» Aim
Give every line of the material again, exactly as written.

** start Record list **

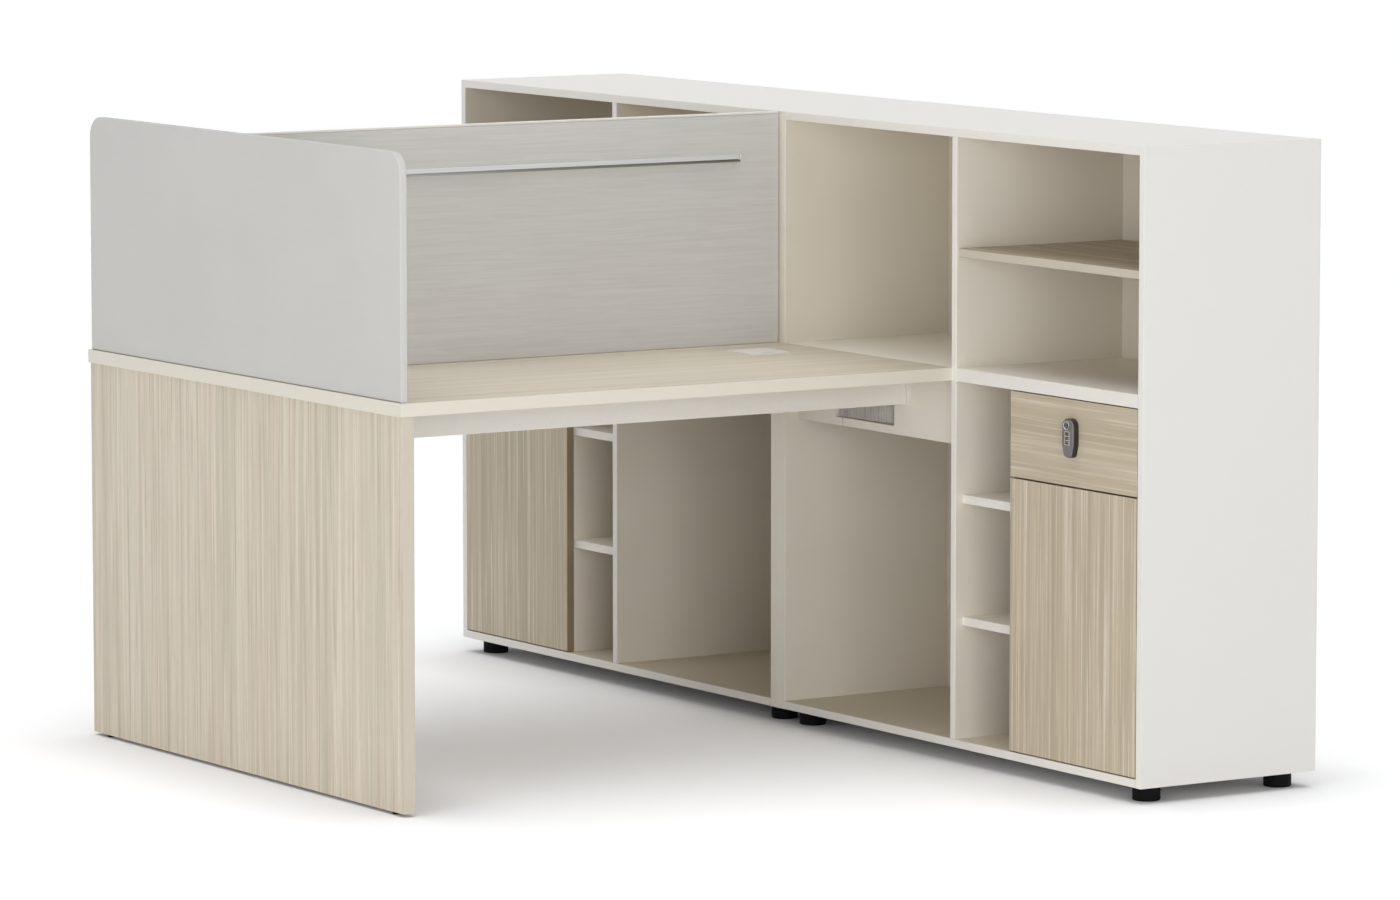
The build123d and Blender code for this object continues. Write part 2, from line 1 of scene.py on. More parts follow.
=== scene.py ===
# %% [markdown]
# An office workstation for two people: a long desk with a low screen along its middle, ending against
# a storage wall of two mirrored units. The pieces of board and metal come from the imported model, which
# is loaded first. This lesson gives them their finishes, and models the pieces whose look needs more
# than flat boards: screens, feet, rail plugs, locks, screws and brushes. All lengths are in metres.

# %% Load the frame
import math
import random
import bmesh
import bpy
from mathutils import Matrix, Vector


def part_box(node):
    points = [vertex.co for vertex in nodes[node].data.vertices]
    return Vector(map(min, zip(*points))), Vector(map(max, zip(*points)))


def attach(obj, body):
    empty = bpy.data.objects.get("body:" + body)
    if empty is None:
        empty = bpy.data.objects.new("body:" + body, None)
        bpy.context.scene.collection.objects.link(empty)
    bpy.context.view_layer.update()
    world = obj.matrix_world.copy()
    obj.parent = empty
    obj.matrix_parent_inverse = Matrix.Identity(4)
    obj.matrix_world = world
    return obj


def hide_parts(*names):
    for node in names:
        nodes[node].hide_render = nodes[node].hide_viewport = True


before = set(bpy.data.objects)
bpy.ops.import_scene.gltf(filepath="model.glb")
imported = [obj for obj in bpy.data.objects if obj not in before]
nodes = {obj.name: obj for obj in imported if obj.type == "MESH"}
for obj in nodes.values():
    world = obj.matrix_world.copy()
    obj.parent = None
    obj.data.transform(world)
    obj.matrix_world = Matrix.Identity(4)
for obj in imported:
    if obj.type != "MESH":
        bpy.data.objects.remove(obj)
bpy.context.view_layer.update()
MM = 0.001
sides = {"near": -1, "far": 1}

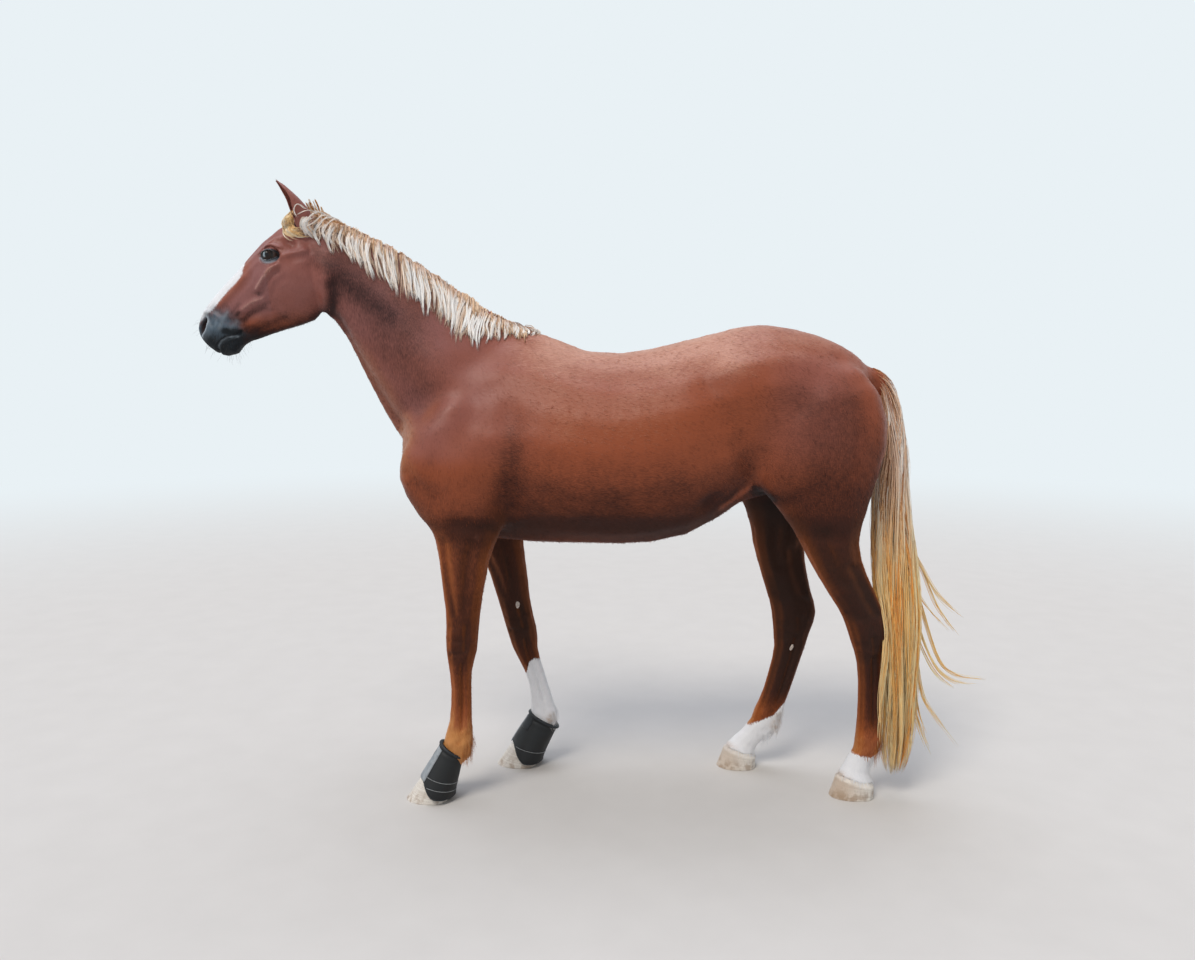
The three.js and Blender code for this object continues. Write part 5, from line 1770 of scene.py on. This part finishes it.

** end Record list **

» Solution for this problem
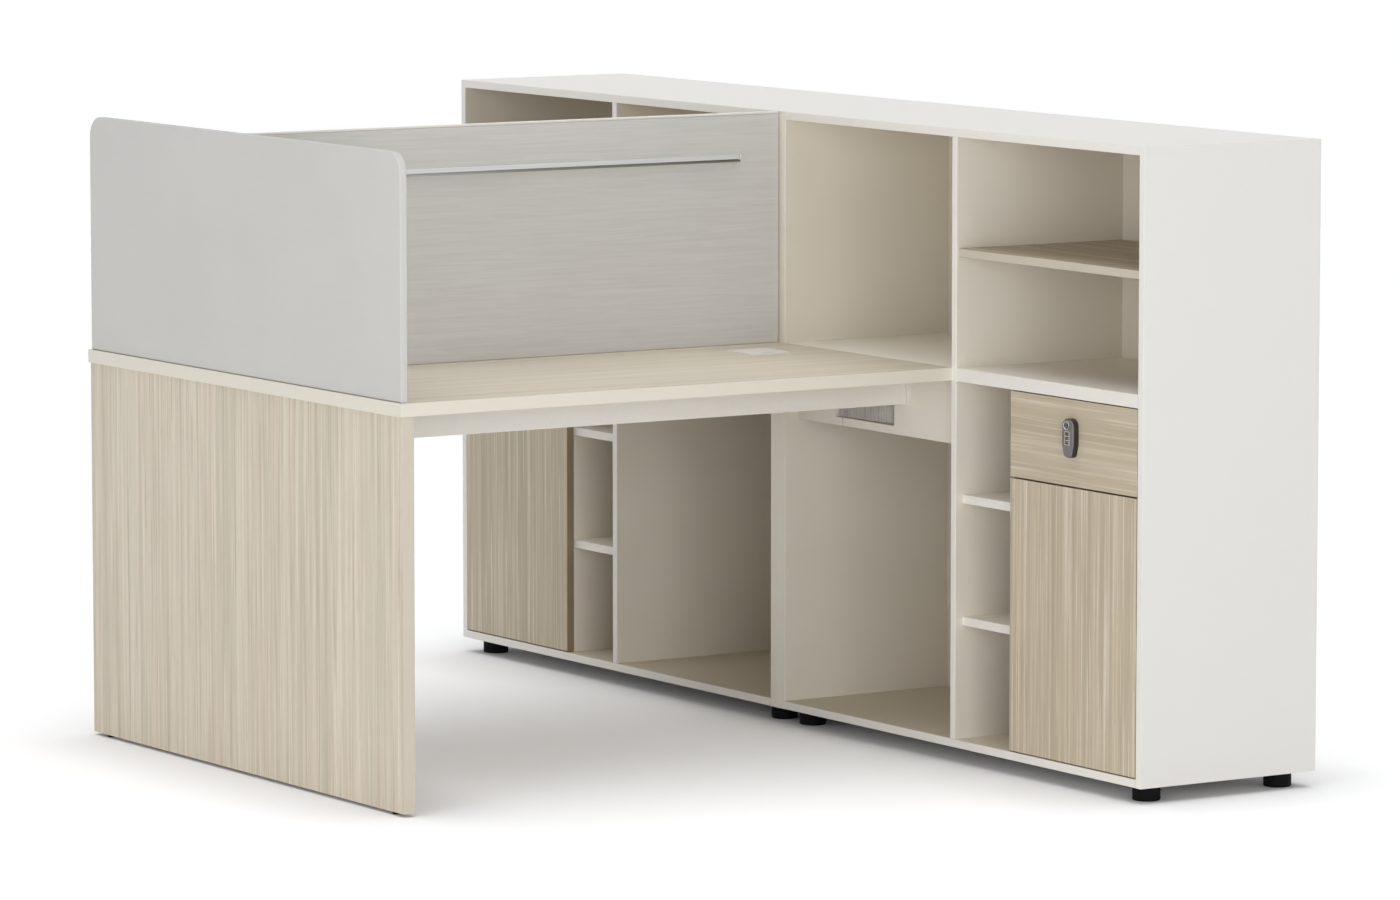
The build123d and Blender code for this object continues. Write part 2, from line 1 of scene.py on. More parts follow.
=== scene.py ===
# %% [markdown]
# An office workstation for two people: a long desk with a low screen along its middle, ending against
# a storage wall of two mirrored units. The pieces of board and metal come from the imported model, which
# is loaded first. This lesson gives them their finishes, and models the pieces whose look needs more
# than flat boards: screens, feet, rail plugs, locks, screws and brushes. All lengths are in metres.

# %% Load the frame
import math
import random
import bmesh
import bpy
from mathutils import Matrix, Vector


def part_box(node):
    points = [vertex.co for vertex in nodes[node].data.vertices]
    return Vector(map(min, zip(*points))), Vector(map(max, zip(*points)))


def attach(obj, body):
    empty = bpy.data.objects.get("body:" + body)
    if empty is None:
        empty = bpy.data.objects.new("body:" + body, None)
        bpy.context.scene.collection.objects.link(empty)
    bpy.context.view_layer.update()
    world = obj.matrix_world.copy()
    obj.parent = empty
    obj.matrix_parent_inverse = Matrix.Identity(4)
    obj.matrix_world = world
    return obj


def hide_parts(*names):
    for node in names:
        nodes[node].hide_render = nodes[node].hide_viewport = True


before = set(bpy.data.objects)
bpy.ops.import_scene.gltf(filepath="model.glb")
imported = [obj for obj in bpy.data.objects if obj not in before]
nodes = {obj.name: obj for obj in imported if obj.type == "MESH"}
for obj in nodes.values():
    world = obj.matrix_world.copy()
    obj.parent = None
    obj.data.transform(world)
    obj.matrix_world = Matrix.Identity(4)
for obj in imported:
    if obj.type != "MESH":
        bpy.data.objects.remove(obj)
bpy.context.view_layer.update()
MM = 0.001
sides = {"near": -1, "far": 1}

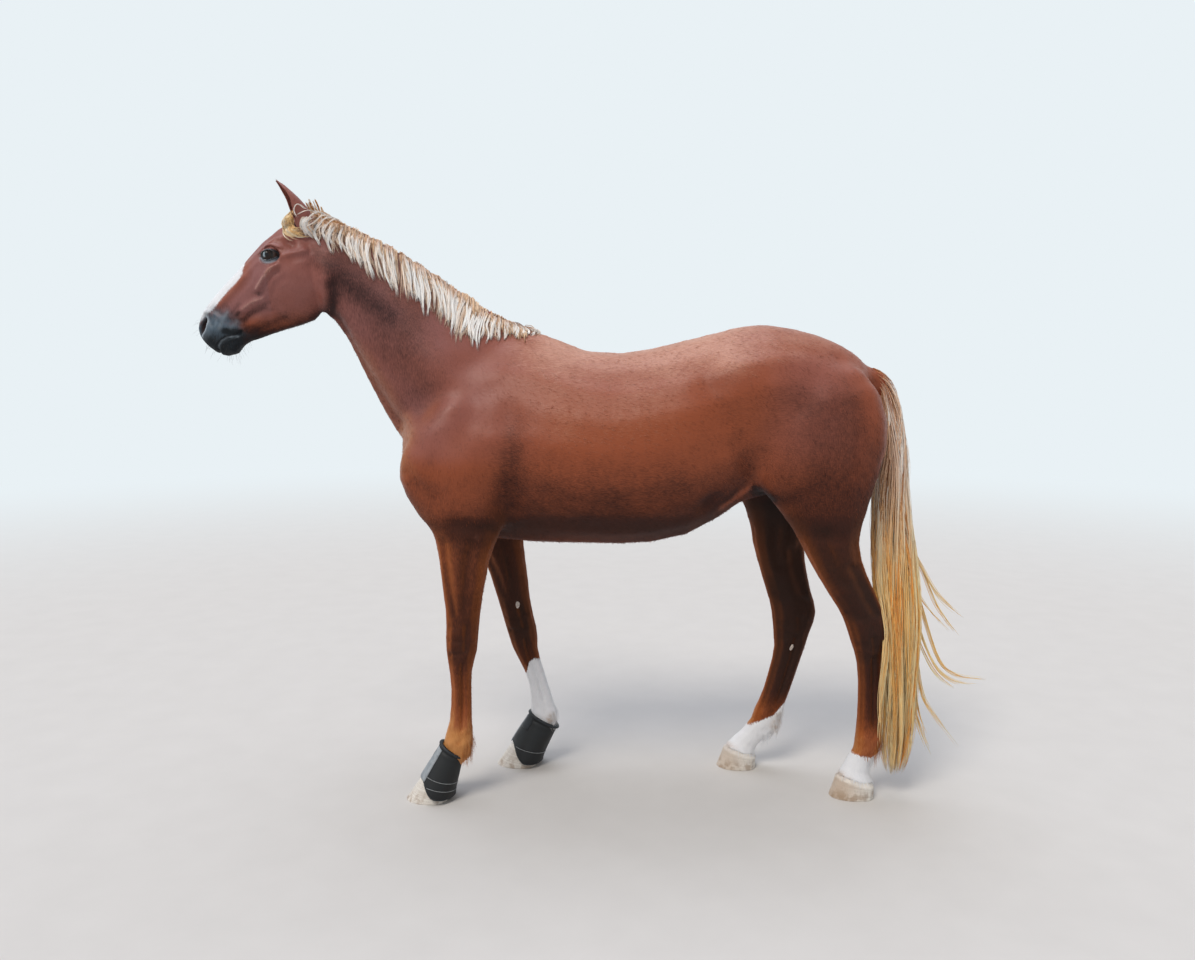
The three.js and Blender code for this object continues. Write part 5, from line 1770 of scene.py on. This part finishes it.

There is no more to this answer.